L’apolitisme, ensuite, est la similitude la plus marquante : que ce soit en Tunisie, en Égypte ou en Espagne, les partis politiques sont non seulement dépassés par les événements, mais les jeunes protagonistes, typiquement des moins de 30 ans, ne s’y reconnaissent plus. Si bien qu’à la veille des élections régionales espagnoles, les manifestants qui se disaient tantôt de gauche, tantôt apolitiques, n’eurent cependant aucun scrupule à faire chuter les socialistes dans leurs fiefs historiques, Barcelone en tête, au risque de faire le jeu de la droite conservatrice…

« Nos rêves sont plus grands que vos urnes ! » pouvait-on lire entre autres slogans récurrents, utopistes diront les plus optimistes, populistes selon les plus méfiants à l’égard de ceux qu’ils appellent des « paradoxaux », le paradoxe étant en l’occurrence de faire potentiellement le jeu des extrêmes. Des démagogues qui se frottent déjà les mains, eux aussi à l’affût, sachant pertinemment que tant le vote blanc que l’abstention les renforcent de fait, mathématiquement, quand ce n’est pas le vote dit « de protestation » qui les porte à des scores inespérés : le bipartisme étant une des cibles du mouvement, les micro partis sont à la fête. De l’anti capitalisme à l’anti globalisation, en passant par l’indignation sur le mode de l’exportation du conflit israélo-palestinien à la Stéphane Hessel dont le dernier livre « Indignez-vous ! » a même donné son nom au mouvement (les Indignés), les revendications peuvent parfois s’apparenter à un fourre-tout idéologique au message brouillé par des bouc-émissaires pas toujours pertinents, s’agissant du chômage des jeunes espagnoles qui reste pourtant la cause première de leur désenchantement. Quant aux masques issus du film de référence, emblématique du jeune révolutionnaire blogueur, V for vendetta, ils sont là comme pour suggérer une certaine ambiance quasi bon enfant, si ce n’est la présence de meneurs plus « pro » comme les leaders des collectifs Attac et Anonymous.
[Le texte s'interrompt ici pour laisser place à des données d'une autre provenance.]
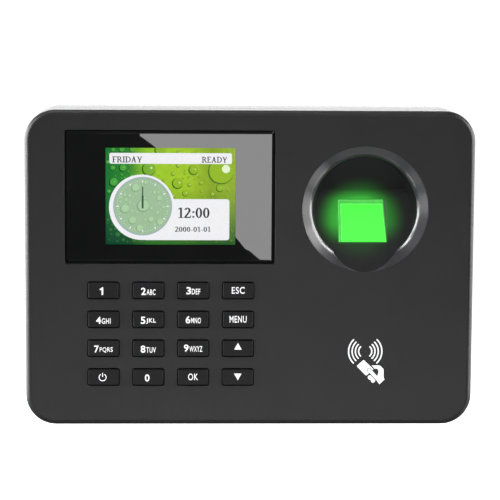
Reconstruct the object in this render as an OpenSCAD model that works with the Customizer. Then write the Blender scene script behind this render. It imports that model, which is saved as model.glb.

Malgré tout, la comparaison avoue ses limites lorsqu’on l’on lit par ailleurs « ¡Democracia Real Ya! » (« Démocratie réelle, maintenant ! »), ou encore « Liberté d’expression ! »… Car si les peuples arabes, peuple tunisien en tête, avaient bel et bien mené une authentique lutte pour une démocratie non encore acquise, et contre le joug de ce qui est convenu objectivement d’appeler un véritable dictateur, l’Espagne est quant à elle une démocratie bien réelle, dont l’appartenance à l’UE garantit du reste une conformité stricte aux standards européens en matière de droits de l’homme et des libertés individuelles. Dans ces conditions, la question est posée de la banalisation de certaines demandes pouvant sembler vides de sens, sinon vaguement complotistes, en ce qu’elles sous-entendent que l’Occident serait gouverné par d’obscures oligarchies responsables de tous les maux.

Quoi qu’il en soit, simple survivance de l’altermondialisme ou énième épisode de la série des profondes transformations géopolitiques en cours aux conséquences d’autant plus imprévisibles qu’elles sont aujourd’hui transcontinentales, ce qu’on appelle désormais « Mouvement 15-M » reflète bien le désarroi presque existentiel d’une génération laissée pour compte, Juventud sin Futuro (« Jeunesse sans avenir »), entre l’échec de la social-démocratie, le divorce qui se précise avec la classe politique et un monde post idéologique menaçant d’annoncer le retour, à terme, de forces anti républicaines, comme le pressentait déjà un Thierry Wolton dans son ouvrage visionnaire à cet égard : « Rouge Brun, Le Mal du Siècle ».